First, it destroys your feedback loop. If you're making decisions based on other people's calls, you never learn whether your own process works. You can't improve a system you're not running. Every time you outsource a decision to someone else's confidence, you're stealing from your future self — the version of you who might have developed genuine market intuition through the painful but necessary work of being wrong on your own terms.
Second, it creates a dependency. Once you find a voice that was right during one crisis, you'll return to them during the next one. But markets don't repeat in neat patterns, and the person who nailed the COVID bottom might completely misread the next dislocation. As the old trader's adage goes: the market is designed to humiliate the largest number of people possible. That includes the gurus.
Third, and this is subtle — it allows you to avoid responsibility. If someone else made the call and it went wrong, that's their fault, not yours. This feels protective in the moment but it's poison for growth. The best traders I know own every single decision, even the ones informed by others.
How to Correct Your Thinking
Start by building your framework in calm markets, not stressed ones. You will never build a house during a hurricane, so stop trying to build a trading process during a panic. Do the work when the VIX is at 14 and your P&L is flat and everything feels boring. Write down your rules. Define what you believe about how markets function. Determine in advance what signals would make you change your mind.
"The time to figure out what you believe is when there's nothing at stake. The time to act on what you believe is when everything is."
When stress arrives — and it will — refer to what you wrote down. Trust your process, not someone else's confidence. If your process says to cut the position, cut it. If your process says to add, add. If your process has no answer for the current situation, the correct move is to reduce risk and watch, not to go hunting for someone who will tell you what to do.
Read widely but weight nothing by how confidently it's presented. A tentative analysis backed by strong reasoning is worth infinitely more than a table-pounding call backed by charisma. Train yourself to be suspicious of certainty. In a complex adaptive system like markets, the appropriate emotional tone is almost always humble but prepared. Anyone performing certainty is either selling something or fooling themselves.
Keep a decision journal. Before you enter a trade, write down why. After you exit, write down what happened. Over time, this journal becomes something no commentator can ever give you: evidence of what you actually know. It's the slow, unsexy path to genuine conviction. There are no shortcuts.
The Uncomfortable Truth
Markets will always be uncertain, and there will always be people willing to sell you the feeling of certainty.

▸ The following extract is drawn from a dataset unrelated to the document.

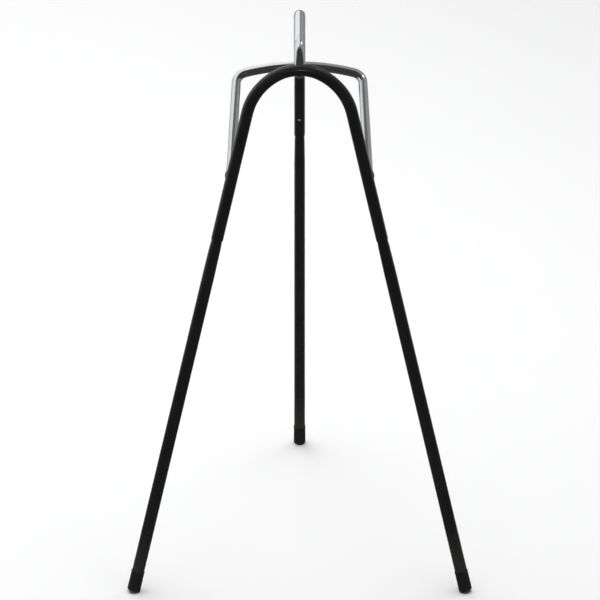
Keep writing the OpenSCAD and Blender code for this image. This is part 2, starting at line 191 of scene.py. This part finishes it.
def chrome():
    """Polished chrome with faint polishing lines both ways, smudges and a few pits."""
    material, tree, shader = new_material("chrome")
    plate, bright = (0.80, 0.81, 0.83), (0.86, 0.865, 0.87)
    smudge_tone, pit_tone = (0.66, 0.665, 0.67), (0.35, 0.33, 0.31)
    even = mapped(tree)
    broad = noise_at(tree, even, 22.0, 4.0)
    smudge = span(tree, noise_at(tree, even, 75.0, 5.0, 0.62), 0.52, 0.72)
    lines_up = noise_at(tree, mapped(tree, (1500, 1500, 60)), 1.0, 3.0, 0.6)
    lines_across = noise_at(tree, mapped(tree, (60, 1300, 1300)), 1.0, 3.0, 0.6)
    pits = span(tree, noise_at(tree, even, 900.0, 2.0), 0.76, 0.79)

    colour = layer(tree, plate, bright, broad, 0.3, 0.7)
    colour = layer(tree, colour, smudge_tone, smudge, most=0.25)
    colour = layer(tree, colour, pit_tone, pits, most=0.6)
    feed(tree, colour, shader.inputs["Base Color"])
    shader.inputs["Metallic"].default_value = 1.0
    smudged = span(tree, smudge, 0.0, 1.0, 0.045, 0.13)
    rough = maths(tree, "ADD", smudged, span(tree, lines_up, 0.45, 0.75, 0.0, 0.07))
    feed(tree, rough, shader.inputs["Roughness"])
    surface = bump(tree, lines_up, 0.05, 0.00003)
    surface = bump(tree, lines_across, 0.04, 0.00003, surface)
    surface = bump(tree, broad, 0.05, 0.0006, surface)
    feed(tree, surface, shader.inputs["Normal"])
    return material


def rubber():
    """Matt moulded rubber, scuffed where it meets the ground."""
    material, tree, shader = new_material("rubber")
    dark, light, scuff_tone = (0.010, 0.010, 0.010), (0.019, 0.0185, 0.018), (0.075, 0.070, 0.062)
    even = mapped(tree)
    grain = noise_at(tree, even, 2300.0, 4.0, 0.6)
    mould = noise_at(tree, even, 210.0)
    streaks = span(tree, noise_at(tree, mapped(tree, (160, 160, 900)), 1.0, 5.0, 0.65), 0.5, 0.66)
    scuffs = maths(tree, "MULTIPLY", streaks, height_mask(tree, 0.004, 0.03))

    colour = layer(tree, dark, light, mould, 0.3, 0.7)
    colour = layer(tree, colour, scuff_tone, scuffs, most=0.55)
    feed(tree, colour, shader.inputs["Base Color"])
    rough = raised(tree, span(tree, mould, 0.25, 0.75, 0.56, 0.72), scuffs, 0.18)
    feed(tree, rough, shader.inputs["Roughness"])
    surface = bump(tree, grain, 0.35, 0.00008)
    surface = bump(tree, mould, 0.12, 0.0003, surface)
    feed(tree, surface, shader.inputs["Normal"])
    shader.inputs["IOR"].default_value = 1.5
    return material


def zinc_steel():
    """Zinc plate with a fine crystal pattern over turning marks."""
    material, tree, shader = new_material("zinc_steel")
    dark, light, crystal_tone = (0.50, 0.505, 0.52), (0.63, 0.63, 0.62), (0.42, 0.42, 0.45)
    even = mapped(tree)
    cloud = noise_at(tree, even, 190.0, 5.0, 0.6)
    cells = tree.nodes.new("ShaderNodeTexVoronoi")
    cells.inputs["Scale"].default_value = 900.0
    feed(tree, even, cells.inputs["Vector"])
    crystal = cells.outputs["Distance"]
    lathe = noise_at(tree, mapped(tree, (300, 2600, 2600)), 1.0, 3.0)

    colour = layer(tree, dark, light, cloud, 0.3, 0.7)
    colour = layer(tree, colour, crystal_tone, crystal, 0.0, 0.8, most=0.2)
    feed(tree, colour, shader.inputs["Base Color"])
    shader.inputs["Metallic"].default_value = 1.0
    feed(tree, span(tree, cloud, 0.25, 0.75, 0.24, 0.42), shader.inputs["Roughness"])
    surface = bump(tree, lathe, 0.12, 0.00004)
    surface = bump(tree, crystal, 0.06, 0.00004, surface)
    feed(tree, surface, shader.inputs["Normal"])
    return material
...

The entire financial media ecosystem is built on this exchange. You supply the attention; they supply the confidence. It's a transaction that benefits them far more than it benefits you.
Another shortcut is using LLMs like ChatGPT or Gemini or Anthropic, who says its latest Opus 4.6 model is better for financial analysis. You can question things and harden your conviction with these. Be careful not to let them act like a sycophant and push back on their assumptions. There's real value there, particularly in analysing obscure companies.
The traders who survive long enough to thrive are the ones who learn to live in deep discomfort. I think it's a muscle that needs to be strengthened over time. Good traders accept that they don't know what's going to happen tomorrow and they trade anyway, sized appropriately, with a plan for being wrong. They don't need a confident voice on the internet to tell them it's going to be okay. They've built something better: the quiet, internal conviction that comes from doing the work yourself.
The next time fear grips the market and you catch yourself desperately seeking that one reassuring voice, pause. Close the tab. Open your journal. Trust the process you built when you were thinking clearly.
Because at the end of the day, the only conviction that will hold when the market tests you is the conviction you earned yourself. This was one of those weeks.